Сколько раз меня пытались отодвинуть в сторону, преградить мне путь или ухватить за рубашку, чтобы попросить сфотографировать стол, горшок с цветами, ребенка, бабушку, бабушку с ребенком на фоне горшка с цветами, невесту, жениха, маму невесты, улыбающихся подружек невесты, раввина…
Бросив на Лираз быстрый взгляд, я нацепил на лицо самую вежливую, самую поддельную улыбку, на какую только был способен (предназначавшуюся обычно моим напыщенным дядьям), и, как на уроке, выученном в студии Пини, сдвинул левую ступню вправо и, отведя колено назад, почти прислонился к Лираз. Вынудив ее таким образом отклониться, я резко отступил назад и освободился от захвата, глядя на Лираз торжествующим взглядом, которого мне не удалось скрыть, несмотря на все мои старания.

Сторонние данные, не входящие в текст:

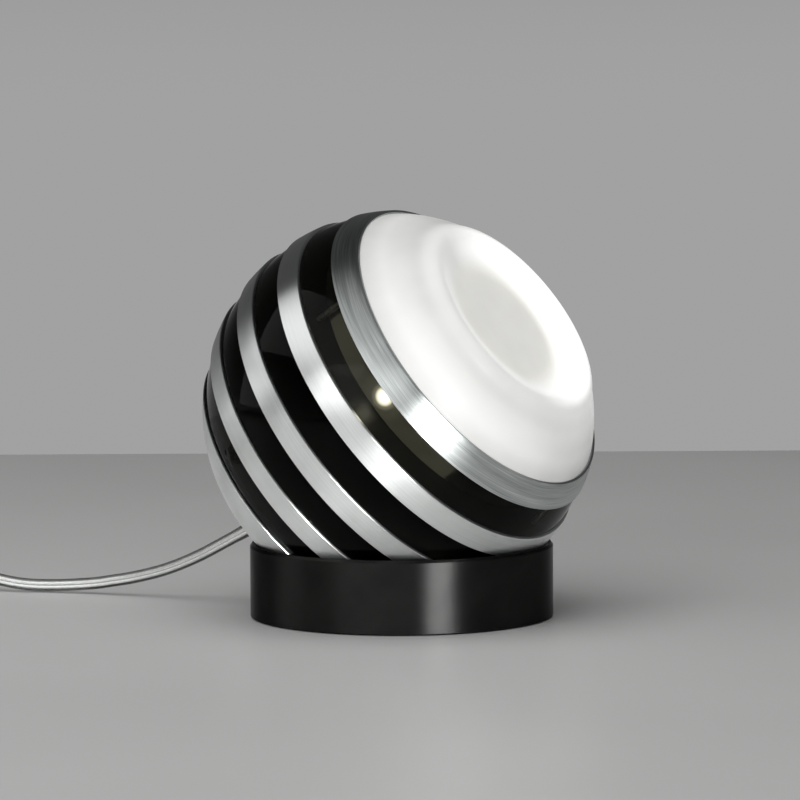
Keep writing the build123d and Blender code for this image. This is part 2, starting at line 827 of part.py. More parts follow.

Что бы там ни говорили инструкторы по рукопашному бою, есть ситуации, научиться побеждать в которых можно лишь проведя многие ночи в Ореховом саду[4].
Надо, однако, заметить, что ни разу во время этих ночей мне не приходилось иметь дело с огромной, пахнущей потом мужской лапой, нанесшей мне сзади такую оплеуху, что я, потеряв равновесие, налетел на Лираз, инстинктивно выставившую вперед обе руки и ногу и, словно опытный танцор, заключившую меня в объятия, спасая тем самым от неловкого и, надо полагать, весьма болезненного удара о ближайшую стену.
– Вот видишь? – Теперь торжествующая улыбка играла на ее лице. – Говорила я тебе, что никуда ты не пойдешь.
– Ну что, тапир, ты еще здесь? – спросил Амихай, который, глядя на свою руку, пытался сообразить, как это удар, который он называл «дружеским подзатыльником», чуть не отправил меня в лазарет.
Я так и не смог понять, почему «проблемным довеском к семье» называли Яару, тогда как эта роль изначально предназначалась громоздкому и неповоротливому Амихаю.
С его вечными шортами цвета хаки, сандалиями Roots, которые он не снимал даже зимой, и плечами, от рождения предназначенными для переноски огромного рюкзака и двух канистр с водой, Амихай вряд ли мог стать кем-то, кроме экскурсовода.
А еще у него была куча черт, к которым я так и не смог привыкнуть: угрожающие шуточки, привычка поглаживать окружающих мужчин по интимным местам, склонность называть людей именами животных и полное безразличие ко всему, кроме него самого. Я ломал голову, пытаясь ответить на вопрос: почему мама так невзлюбила Яару, когда перед глазами у нее был столь очевидный (может, чересчур очевидный, спрашивал я себя) объект для упреков.